Derailment problems are quite frustrating at times, and yours may be even more difficult because of the difficulty in visualizing the track. A 6” space isn’t room enough to get your head in above the track to really see what’s going on. You might consider using a small camera to try to capture the derailment, then play the video back slowly to try to see what happens at each point of derailment. If you don’t have a small camera to use, try using a small mirror.
Correct rail height irregularities:
I agree with your plan to use a file to try to reduce the rail height at the point where it is uneven. A regular metal file will do, but be sure to vacuum and/or wipe up any tiny metal shavings that come off the track. A magnet might help the effort. These can get into your locomotive engine and potentially ruin it over time. There may be more gaps that you can’t feel, that maybe a small mirror or video camera would pick up. Rails tend to expand, contract and sometimes even buckle with changes in heat and humidity with the different seasons. (See the paragraph below regarding the use of the NMRA gauge to determine if the rail distance is proper.)
If your curves are too tight in the corners, that could be a problem, especially if the wheels on your cars are not running smoothly, or if your cars aren’t weighted properly. If you have any S-curves, make sure there is at least one full railcar length of straight track between the 2 curves of the “S”.
Make sure your track and all the wheels are clean. Dirt and dust can accumulate and cause problems. That may be why your rerailers aren’t doing their job. I like to use “GooGone" for cleaning track.
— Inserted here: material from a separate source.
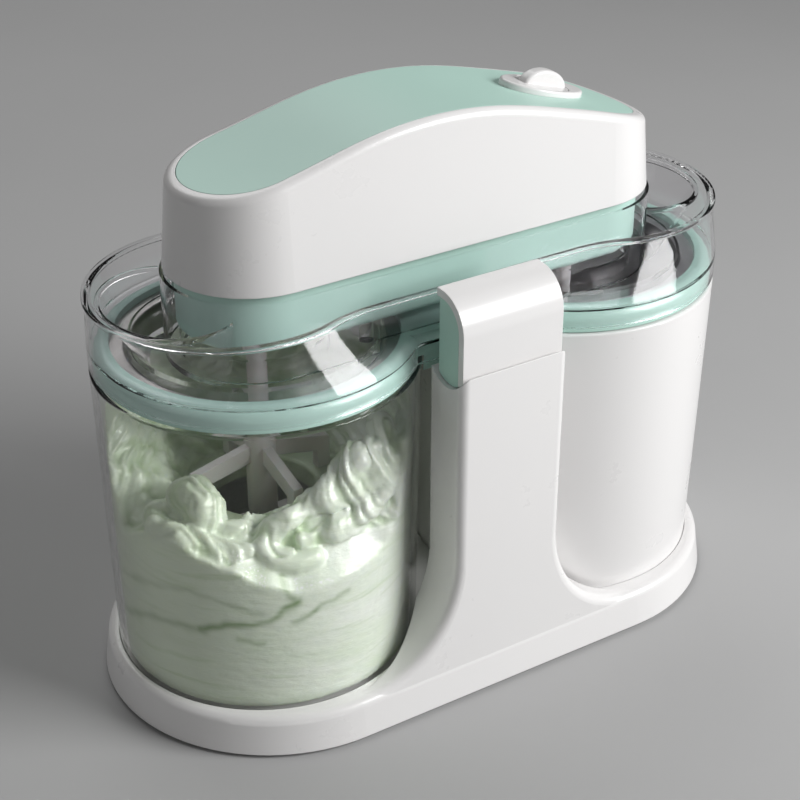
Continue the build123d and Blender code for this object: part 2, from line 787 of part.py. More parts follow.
# ============================== gear train ==================================================
def gear(teeth, phase):
    """A flat spur gear on the Z axis with straight-flanked teeth; phase in degrees."""
    pitch = module * teeth / 2
    tip = pitch + 0.85 * module
    base = pitch - 1.15 * module
    with BuildPart() as wheel:
        with BuildSketch(Plane.XY.offset(gear_z)):
            Circle(base)
            with PolarLocations(0, teeth, start_angle=phase):
                Polygon(
                    (base - 0.6, -0.98 * module),
                    (pitch, -0.65 * module),
                    (tip, -0.32 * module),
                    (tip, 0.32 * module),
                    (pitch, 0.65 * module),
                    (base - 0.6, 0.98 * module),
                    align=None,
                )
        extrude(amount=gear_width)
    return wheel.part


idler_phase = 180.0 / idler_teeth

with BuildPart() as drive_gear:
    add(gear(drive_teeth, 0))
    add(disc(0, hub_radius, gear_top, deck_low - 1))
    add(disc(0, drive_shaft_radius, 0, 260), mode=Mode.SUBTRACT)
finish(drive_gear, "drive_gear")

with BuildPart() as drive_shaft:
    add(disc(0, drive_shaft_radius, gear_z, deck_high + 9))
finish(drive_shaft, "drive_shaft")

for name, sx in sides:
    with BuildPart() as idler_gear:
        add(gear(idler_teeth, idler_phase))
        add(disc(0, hub_radius, gear_top, deck_low - 1))
        add(disc(0, idler_pin_radius + bore_gap, 0, 260), mode=Mode.SUBTRACT)
    with BuildPart() as placed:
        add(idler_gear.part.moved(Location((sx * idler_x, 0, 0))))
    finish(placed, f"idler_gear_{name}")

socket = coupling_size + 2 * 0.25
for name, sx in sides:
    with BuildPart() as output_gear:
        add(gear(drive_teeth, 0))
        add(disc(0, hub_radius, skirt_bottom - 0.5, gear_z))
        add(disc(0, shaft_radius, gear_top, deck_high + 1))
        with BuildSketch(Plane.XY.offset(skirt_bottom - 1)):
            Rectangle(socket, socket)
        extrude(amount=coupling_depth + 1.5, mode=Mode.SUBTRACT)
    with BuildPart() as placed:
        add(output_gear.part.moved(Location((sx * bowl_x, 0, 0))))
    finish(placed, f"output_gear_{name}")

with BuildPart() as gear_plate:
    half_x = bowl_x + 14.0
    add(box(-half_x, half_x, -deck_half_y, deck_half_y, deck_low, deck_high))
    fillet(gear_plate.edges().filter_by(Axis.Z), 6.0)
    add(disc(0, 6.0, 0, 260), mode=Mode.SUBTRACT)
    for sx in (-1, 1):
        add(disc(sx * idler_x, idler_pin_radius, 0, 260), mode=Mode.SUBTRACT)
        add(disc(sx * bowl_x, shaft_radius + bore_gap, 0, 260), mode=Mode.SUBTRACT)
        for sy in (-1, 1):
            hole = disc(sx * standoff_x, screw_radius + bore_gap, 0, 260, y=sy * standoff_y)
            add(hole, mode=Mode.SUBTRACT)
    for px, py in post_places[2:]:
        add(disc(px, post_radius + fit_gap, 0, 260, y=py), mode=Mode.SUBTRACT)
finish(gear_plate, "gear_plate")

with BuildPart() as plate_screws:
    for sx in (-1, 1):
        for sy in (-1, 1):
            x, y = sx * standoff_x, sy * standoff_y
            add(disc(x, screw_head, deck_high, deck_high + 1.6, y=y))
            add(disc(x, screw_radius, deck_low - 8, deck_high, y=y))
finish(plate_screws, "plate_screws")

with BuildPart() as gearbox:
    add(disc(0, gearbox_radius, deck_high, deck_high + gearbox_height))
    add(disc(0, drive_shaft_radius + bore_gap, 0, deck_high + 10), mode=Mode.SUBTRACT)
    fillet(gearbox.faces().sort_by(Axis.Z)[-1].edges(), 1.5)
finish(gearbox, "gearbox")

with BuildPart() as motor:
    motor_low = deck_high + gearbox_height
    add(disc(0, motor_radius, motor_low, motor_low + motor_height))
    fillet(motor.faces().sort_by(Axis.Z)[-1].edges(), 2.0)
    add(disc(0, 5.0, motor_low + motor_height - 1, motor_low + motor_height + 3))
finish(motor, "motor")

# ============================== switch ======================================================
with BuildPart() as switch_bezel:
    with BuildSketch(switch_plane.offset(-4)):
        Ellipse(bezel_length / 2, bezel_width / 2)
    extrude(amount=4 + bezel_height)
    fillet(switch_bezel.faces().sort_by(Axis.Z)[-1].edges(), 1.3)
    add(switch_disc(knob_radius + knob_gap, bezel_height - 1.8, 20), mode=Mode.SUBTRACT)
    add(switch_disc(4.0, -20, 10), mode=Mode.SUBTRACT)
    add(under_wave(0), mode=Mode.SUBTRACT)
finish(switch_bezel, "switch_bezel")

with BuildPart() as switch_knob:
    fin_plane = Plane(
        origin=switch_plane.origin, x_dir=switch_plane.x_dir, z_dir=(0, -1, 0)
    )
    fin_low = bezel_height - 1.0
    with BuildSketch(fin_plane.offset(-knob_thickness / 2)):
        with BuildLine():
            EllipticalCenterArc(
                (0, fin_low), knob_radius - 0.5, knob_height - fin_low, start_angle=0, arc_size=180
            )
            Line((-knob_radius + 0.5, fin_low), (knob_radius - 0.5, fin_low))
        make_face()
    extrude(amount=knob_thickness)
    fillet(switch_knob.edges().filter_by(GeomType.ELLIPSE), 1.8)
    add(switch_disc(knob_radius, bezel_height - 1.5, bezel_height - 0.3))
    add(switch_disc(3.0, -16, bezel_height - 1))
finish(switch_knob, "switch_knob")

with BuildPart() as switch_body:
    body_top = -(under_inlay * math.cos(tilt) + fit_gap)
    with BuildSketch(switch_plane.offset(body_top - switch_body_height)):
        Rectangle(switch_body_size, switch_body_size)
    extrude(amount=switch_body_height)
    add(switch_disc(3.0 + bore_gap, -40, 10), mode=Mode.SUBTRACT)
finish(switch_body, "switch_body")

with BuildPart() as cord_gland:
    drop = (gland_z - shell_bottom) * math.tan(math.radians(shell_taper))
    face = shell_radius - drop
    with BuildSketch(Plane.XZ.offset(-face - 3.2)):
        with Locations((gland_x, gland_z)):
            Circle(gland_radius + 2.5)
    extrude(amount=2.2)
    with BuildSketch(Plane.XZ.offset(-face - 1.2)):
        with Locations((gland_x, gland_z)):
            Circle(gland_radius - 0.1)
    extrude(amount=6)
    with BuildSketch(Plane.XZ.offset(-face - 9)):
        with Locations((gland_x, gland_z)):
            Circle(3.4)
    extrude(amount=30, mode=Mode.SUBTRACT)
finish(cord_gland, "cord_gland")

# ============================== paddles =====================================================
paddle_low = inside_floor + 1.0
shaft_top = skirt_bottom - 1.5

for name, sx in sides:
    with BuildPart() as dasher:
        add(disc(0, shaft_radius, paddle_low, shaft_top))
        add(disc(0, paddle_hub_radius, paddle_hub_low, paddle_hub_high))
        with BuildSketch(Plane.XY.offset(shaft_top)):
            Rectangle(coupling_size, coupling_size)
        extrude(amount=coupling_depth)
        low_bar = paddle_low + 1.0
        half = paddle_thickness / 2
        add(box(-paddle_radius, paddle_radius, -half, half, low_bar, low_bar + paddle_bar))
        add(box(-paddle_radius, paddle_radius, -half, half, paddle_frame_top - paddle_bar, paddle_frame_top))
        for side in (-1, 1):
            outer = side * (paddle_radius - paddle_bar / 2)
            middle = side * paddle_radius / 2
            for centre, width in ((outer, paddle_bar), (middle, paddle_bar - 2)):
                x0 = centre - width / 2
                add(box(x0, x0 + width, -half, half, low_bar, paddle_frame_top))
        for turn in range(4):
            with BuildSketch(Plane.XZ.rotated((0, 0, 90 * turn)).offset(-half)):
                Polygon(
                    (0, arm_high),
                    (0, arm_high - paddle_bar - 2),
                    (arm_radius - paddle_bar, arm_low + 2),
                    (arm_radius - paddle_bar, arm_low - 8),
                    (arm_radius, arm_low - 8),
                    (arm_radius, arm_low + paddle_bar + 2),
                    align=None,
                )
            extrude(amount=2 * half)
        bore = stub_radius + bore_gap
        add(disc(0, bore, 0, inside_floor + stub_height + 0.6), mode=Mode.SUBTRACT)
    with BuildPart() as placed:
        add(dasher.part.moved(Location((sx * bowl_x, 0, 0))))
    finish(placed, f"paddle_{name}")

# ============================== ice cream ===================================================
with BuildPart() as ice_cream:
    low = inside_floor + cream_gap
    shrink = bowl_wall + cream_gap
    add(cone(-bowl_x, bowl_radius_at(low) - shrink, bowl_radius_at(cream_top) - shrink, low, cream_top))
    add(disc(-bowl_x, cream_bore, 0, cream_roof_low), mode=Mode.SUBTRACT)
    add(disc(-bowl_x, cream_mouth, 0, 260), mode=Mode.SUBTRACT)
    crater = cone(-bowl_x, arm_radius + 2, cream_crest, cream_roof_high, cream_crest_z)
    add(crater, mode=Mode.SUBTRACT)
    basin = cone(-bowl_x, cream_crest, cream_top_bore, cream_crest_z, cream_top)
    add(basin, mode=Mode.SUBTRACT)
finish(ice_cream, "ice_cream")
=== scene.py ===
"""Looks of the twin-bowl ice cream maker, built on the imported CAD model. Metres, +Z up, the front is -Y."""
import math

import bmesh
import bpy
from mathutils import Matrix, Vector, noise


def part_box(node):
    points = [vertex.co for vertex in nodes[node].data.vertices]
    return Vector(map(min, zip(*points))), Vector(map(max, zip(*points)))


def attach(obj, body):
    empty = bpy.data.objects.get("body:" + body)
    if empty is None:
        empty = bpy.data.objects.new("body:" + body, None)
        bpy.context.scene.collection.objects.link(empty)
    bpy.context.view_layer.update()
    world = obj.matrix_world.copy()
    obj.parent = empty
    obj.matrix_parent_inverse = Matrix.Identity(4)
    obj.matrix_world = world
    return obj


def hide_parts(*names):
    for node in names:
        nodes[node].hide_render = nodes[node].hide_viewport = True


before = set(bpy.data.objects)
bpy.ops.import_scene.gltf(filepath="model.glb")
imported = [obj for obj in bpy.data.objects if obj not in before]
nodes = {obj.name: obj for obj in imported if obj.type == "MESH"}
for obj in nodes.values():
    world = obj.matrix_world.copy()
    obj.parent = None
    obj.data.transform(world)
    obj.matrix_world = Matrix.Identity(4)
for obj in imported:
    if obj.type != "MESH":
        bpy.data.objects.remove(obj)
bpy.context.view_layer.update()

scene = bpy.context.scene


# ---- material helpers ---------------------------------------------------------------------
class Tree:
    """A material with a Principled shader and short calls for adding nodes."""

    def __init__(self, name, **values):
        self.material = bpy.data.materials.new(name)
        self.material.use_nodes = True
        self.tree = self.material.node_tree
        self.tree.nodes.clear()
        self.out = self.tree.nodes.new("ShaderNodeOutputMaterial")
        self.shader = self.tree.nodes.new("ShaderNodeBsdfPrincipled")
        self.join(self.shader.outputs[0], self.out.inputs[0])
        for key, value in values.items():
            self.shader.inputs[key.replace("_", " ")].default_value = value
        self.place = self.node("ShaderNodeTexCoord").outputs["Object"]

    def join(self, a, b):
        self.tree.links.new(a, b)

    def node(self, kind, **settings):
        made = self.tree.nodes.new(kind)
        for key, value in settings.items():
            setattr(made, key, value)
        return made

    def stretch(self, scale, source=None):
        """Object coordinates with their own scale on each axis."""
        mapping = self.node("ShaderNodeMapping")
        mapping.inputs["Scale"].default_value = scale
        self.join(source or self.place, mapping.inputs["Vector"])
        return mapping.outputs[0]

    def noise(self, scale, detail=3.0, roughness=0.55, source=None, distortion=0.0):
        made = self.node("ShaderNodeTexNoise")
        made.inputs["Scale"].default_value = scale
        made.inputs["Detail"].default_value = detail
        made.inputs["Roughness"].default_value = roughness
        made.inputs["Distortion"].default_value = distortion
        self.join(source or self.place, made.inputs["Vector"])
        return made.outputs["Fac"]

    def ramp(self, source, *stops):
        """A colour ramp; each stop is (position, colour)."""
        made = self.node("ShaderNodeValToRGB")
        band = made.color_ramp
        while len(band.elements) < len(stops):
            band.elements.new(0.5)
        for element, (position, colour) in zip(band.elements, stops):
            element.position = position
            element.color = (*colour, 1.0)
        self.join(source, made.inputs[0])
        return made.outputs[0]

    def span(self, source, low, high, start=0.0, stop=1.0):
        made = self.node("ShaderNodeMapRange")
        for key, value in zip(("From Min", "From Max", "To Min", "To Max"), (start, stop, low, high)):
            made.inputs[key].default_value = value
        self.join(source, made.inputs["Value"])
        return made.outputs[0]

    def math(self, operation, a, b=None):
        made = self.node("ShaderNodeMath", operation=operation)
        for socket, value in zip(made.inputs, (a, b)):
            if isinstance(value, (int, float)):
                socket.default_value = value
            elif value is not None:
                self.join(value, socket)
        return made.outputs[0]

    def mix(self, share, a, b, blend="MIX"):
        made = self.node("ShaderNodeMix", data_type="RGBA", blend_type=blend)
        colours = [s for s in made.inputs if s.type == "RGBA"]
        factor = [s for s in made.inputs if s.name == "Factor"][0]
        for socket, value in ((factor, share), (colours[0], a), (colours[1], b)):
            if isinstance(value, (int, float)):
                socket.default_value = value
            elif isinstance(value, tuple):
                socket.default_value = (*value, 1.0)
            else:
                self.join(value, socket)
        return [s for s in made.outputs if s.type == "RGBA"][0]

    def bump(self, height, distance, strength=1.0, normal=None):
        made = self.node("ShaderNodeBump")
        made.inputs["Strength"].default_value = strength
        made.inputs["Distance"].default_value = distance
        self.join(height, made.inputs["Height"])
        if normal is not None:
            self.join(normal, made.inputs["Normal"])
        return made.outputs[0]

    def rounded(self, radius):
        """Normals that catch light along edges as if they had this radius."""
        made = self.node("ShaderNodeBevel", samples=6)
        made.inputs["Radius"].default_value = radius
        return made.outputs[0]


def moulded(name, colour, rough=(0.27, 0.30), edge=0.0006, grain=900.0, depth=0.000005, **values):
    """Injection-moulded plastic: faint flow marks in the colour, orange peel and soft edges."""
    m = Tree(name, **values)
    flow = m.noise(9.0, detail=4.0, source=m.stretch((1.0, 1.0, 0.45)))
    dark = tuple(c * 0.993 for c in colour)
    light = tuple(min(1.0, c * 1.007) for c in colour)
    m.join(m.ramp(flow, (0.2, dark), (0.8, light)), m.shader.inputs["Base Color"])
    handled = m.noise(38.0, detail=5.0, roughness=0.62)
    m.join(m.span(handled, *rough, start=0.3, stop=0.7), m.shader.inputs["Roughness"])
    peel = m.noise(grain, detail=2.0)
    m.join(m.bump(peel, depth, normal=m.rounded(edge)), m.shader.inputs["Normal"])
    return m.material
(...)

If you haven’t already done so, you may want to change all your railcar wheels to metal ones. They seem to roll more freely and “hold" the track better than plastic ones. Make sure there is not too much horizontal “play” where the wheels fit into the trucks.
While you’re doing that, check the coupler height gauge using an NMRA N-scale gauge checker that you can buy inexpensively from their website at NMRA.org. If the couplers are not all the same height, it will lead to uncoupling occurring when you don’t want it, especially when pushing the train backwards.
Also while you’ve got the railcars on your work table, check the weight of each car and make sure that it meets NMRA standards based on the length of each car, which are listed on the site. A small inexpensive food-scale will do. If your cars are not heavy enough, it will be easier for them to bounce off the track if they hit any irregularity. You can buy small metal weights for this purpose, but you can just use old fishing weights or any other small metal object glued to the inside bottom of the railcar.
For N scale, you would take the length of the car in inches, multiply by 0.15, then add 0.5 ounce to that to get the optimum weight in ounces. If your car is underweight, add small weights one at a time to the inside of the car on the bottom till you get it to the proper weight. Then glue the weights down.
Your NMRA gauge can also help determine if the distance between the rails have come together or widened too much with the changes in the temperature and humidity. Again you will have to use a camera or a mirror so you can see the results. The only remedy I can think of for that is to replace that section of track.
If you have any turnouts, make sure the points are flat up against the rail on each side before and after the switch is thrown, and that they are working properly. Again dust and grime can affect their performance greatly.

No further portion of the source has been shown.